REQUIRED TASK:
Send back all the data below, exactly as given.

DATA SEGMENT:
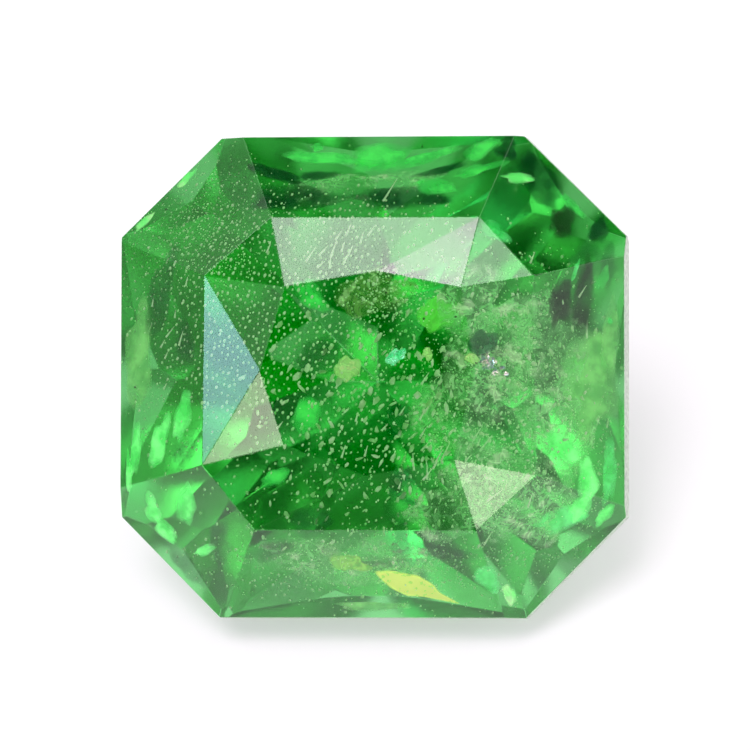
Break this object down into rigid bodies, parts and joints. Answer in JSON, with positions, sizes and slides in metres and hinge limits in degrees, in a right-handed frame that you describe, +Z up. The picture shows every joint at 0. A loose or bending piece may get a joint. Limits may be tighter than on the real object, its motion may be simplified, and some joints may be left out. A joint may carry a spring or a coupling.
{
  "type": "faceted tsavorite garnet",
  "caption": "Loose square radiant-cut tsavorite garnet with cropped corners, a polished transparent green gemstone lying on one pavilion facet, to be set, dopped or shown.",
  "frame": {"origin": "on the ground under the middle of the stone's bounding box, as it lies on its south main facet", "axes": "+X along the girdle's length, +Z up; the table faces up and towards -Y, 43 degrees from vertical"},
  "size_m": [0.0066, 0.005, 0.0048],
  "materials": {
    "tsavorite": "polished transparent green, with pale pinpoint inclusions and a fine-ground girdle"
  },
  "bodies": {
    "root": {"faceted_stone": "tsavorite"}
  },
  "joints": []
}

RESULT BELOW:
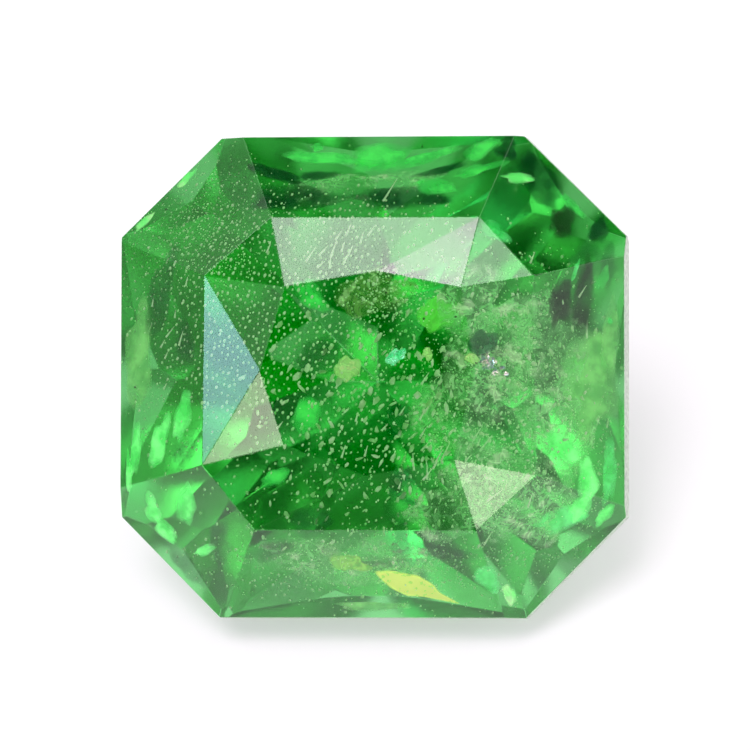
Break this object down into rigid bodies, parts and joints. Answer in JSON, with positions, sizes and slides in metres and hinge limits in degrees, in a right-handed frame that you describe, +Z up. The picture shows every joint at 0. A loose or bending piece may get a joint. Limits may be tighter than on the real object, its motion may be simplified, and some joints may be left out. A joint may carry a spring or a coupling.
{
  "type": "faceted tsavorite garnet",
  "caption": "Loose square radiant-cut tsavorite garnet with cropped corners, a polished transparent green gemstone lying on one pavilion facet, to be set, dopped or shown.",
  "frame": {"origin": "on the ground under the middle of the stone's bounding box, as it lies on its south main facet", "axes": "+X along the girdle's length, +Z up; the table faces up and towards -Y, 43 degrees from vertical"},
  "size_m": [0.0066, 0.005, 0.0048],
  "materials": {
    "tsavorite": "polished transparent green, with pale pinpoint inclusions and a fine-ground girdle"
  },
  "bodies": {
    "root": {"faceted_stone": "tsavorite"}
  },
  "joints": []
}